Pakistan was intended to be a nation-state, not a religious one and much less a bastion of Islam. In the words of its founder and philosopher (he had no peer, nor forerunner) the state was ‘always to be guided by the principles of justice and fair play — and I am sure that with your support and cooperation, I can look forward to Pakistan becoming one of the greatest nations of the world’.
That ideal has long been lost in the abstractions of Liaquat Ali Khan’s Objectives Resolution, Ayub’s basic democracies, Bhutto’s delimitation of the bounds of Islam and Ziaul Haq’s Hudood laws. The violent extremism issuing forth from all these actions has instead made it, in the world view, a ‘centre of world terror’.
Present-day ideologues must explain how Pakistan could be an Islamic state if it were originally meant to have a Muslim population only marginally more than other faiths.

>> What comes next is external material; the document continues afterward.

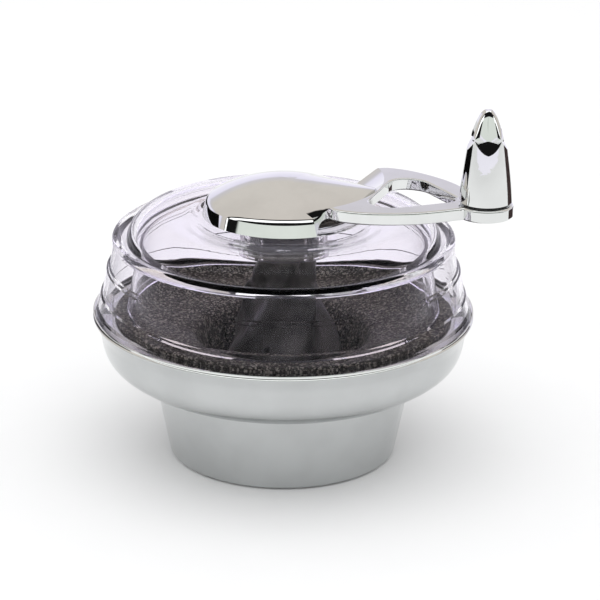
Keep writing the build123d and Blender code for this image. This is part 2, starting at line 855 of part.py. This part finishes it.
plug_length = 4.0
tip_sections = [
    # height, radius of the four petals, distance of the grooves' bottoms from the axis
    (knob_step_z, 6.9, groove_valley - 0.2),
    (141.0, 5.95, 3.3),
    (144.5, 4.5, 2.4),
    (147.2, 2.9, 1.6),
    (knob_tip_z, 1.5, 0.9),
]
with BuildPart() as knob_tip:
    for height, petal_radius, valley in tip_sections:
        with BuildSketch(knob_plane(height)):
            with BuildLine():
                for step in range(groove_count):
                    middle = rest_turn + (step + 0.5) * 360 / groove_count
                    start = polar(petal_radius, middle - petal_half_angle)
                    end = polar(petal_radius, middle + petal_half_angle)
                    before = polar(valley, middle - 180 / groove_count)
                    after = polar(valley, middle + 180 / groove_count)
                    Line(before, start)
                    ThreePointArc(start, polar(petal_radius, middle), end)
                    Line(end, after)
            make_face()
    loft()
    # plug that fills the mouth of the sleeve's counterbore
    with BuildSketch(knob_plane(knob_step_z - plug_length)):
        Circle(screw_head_radius)
    extrude(amount=plug_length)
knob_tip.part.label = "knob_tip"
export_step(knob_tip.part, "parts/knob_tip.step")
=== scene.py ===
"""Crank nutcracker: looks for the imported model.

Metres, in the row frame: +Z up, +X along the arm.
"""

import json
from math import cos, radians, sin

import bpy
from mathutils import Matrix, Vector

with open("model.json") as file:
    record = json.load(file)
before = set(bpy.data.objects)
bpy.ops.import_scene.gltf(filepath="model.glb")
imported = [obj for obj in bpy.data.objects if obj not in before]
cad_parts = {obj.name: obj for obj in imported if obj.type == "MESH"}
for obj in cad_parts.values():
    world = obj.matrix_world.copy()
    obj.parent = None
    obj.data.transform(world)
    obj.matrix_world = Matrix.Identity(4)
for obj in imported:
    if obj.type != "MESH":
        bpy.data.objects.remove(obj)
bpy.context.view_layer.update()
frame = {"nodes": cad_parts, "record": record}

MM = 0.001
scene = bpy.context.scene

# ---------------------------------------------------------------- camera

CAMERA_TURN = 20.6        # degrees round from the -Y side towards +X
CAMERA_HEIGHT = 20.2      # degrees above the horizon
CAMERA_DISTANCE = 1.1034
TARGET = Vector((0.0, 0.0, 0.060))
SENSOR_WIDTH = 36.0       # millimetres
LENS = 168.2              # millimetres
AIM_YAW = -0.339          # small turns of the camera after it faces the target, in degrees
AIM_PITCH = 0.095
AIM_ROLL = -0.459
CLIP_START = 0.01
CLIP_END = 20.0


def towards(turn, height=0.0):
    """Unit vector that leaves the object at this turn and height, in degrees.

    The turn goes round from -Y towards +X, and the height is above the horizon.
    """
    flat = cos(radians(height))
    return Vector((flat * sin(radians(turn)), -flat * cos(radians(turn)), sin(radians(height))))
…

That was to be the Pakistan for which Jinnah had struggled. It was the last-minute hard choice of ‘take it or leave it’ that resulted in the partition of Bengal, Punjab and Assam making Pakistan an overwhelmingly Muslim state. Jinnah took it with a heavy heart for he knew he had not long to live.
That is regretful. What our political leaders, and religious divines too, fail to realise is that in a taboo-ridden society, as Pakistan is, the law of Sharia would be interpreted and enforced by the likes of Sufi Mohammad, Baitullah Mehsud and Mullah Omar and not elected legislative councils.
Even the divines of politics like Qazi Hussain Ahmad or haranguers on TV like Ghamidi are irrelevant. People must thank their lucky stars that a few dogged senators in 1998 blocked Nawaz Sharif’s 15th amendment bill which was to make Sharia Pakistan’s supreme law.
Had that happened the whole country would have been a vast Swat with its angry floggers but without its decent folk. Islamic values can flourish only in a secular environment. The proof of it is to be found in the mayhem and hypocrisy of the era of mere rituals that was inaugurated by Ziaul Haq.